Colaborando con la Fundación Vicente Ferrer, con la Asociación Española Contra el Cáncer (AECC), llenando el Teatro Calderón para recaudar fondos para la formación de niños con síndrome de Down, se enorgullece también de ser madrina de las Princesas Rett, la asociación de familias con niñas afectadas por una patología neurológica que provoca retraso mental y pérdida de capacidades motoras: “Espero que la investigación de la enfermedad del síndrome de Rett encuentre cura. Eso sería un sueño que yo creo que será una realidad, pero sobre todo un deseo de que sea ya”.
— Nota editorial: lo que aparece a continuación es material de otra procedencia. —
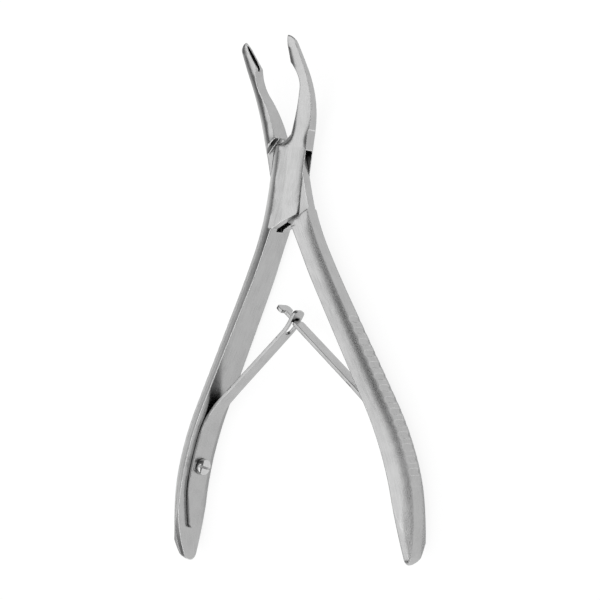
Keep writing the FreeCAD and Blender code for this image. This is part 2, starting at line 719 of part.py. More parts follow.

Metiendo en su equipaje la camiseta, que reivindica la atención hacia esta enfermedad, con la que ensaya y en la que se enfunda antes de recibir el aplauso final del público, Sara Pereyra Baras, la bailaora que se viste por la cabeza, pero también por los pies, despide su Playlist. Con el don de quien sabe dejar en el escenario la grandeza y bajarse con humildad, de quien se enfrentó a una quimera y, removiendo con respeto los cimientos del flamenco, conquistó a propios y a ajenos, no olvida a Camarón cuando siendo muy niña le decía: “No dejes de aprender, pero recuerda siempre de dónde vienes”.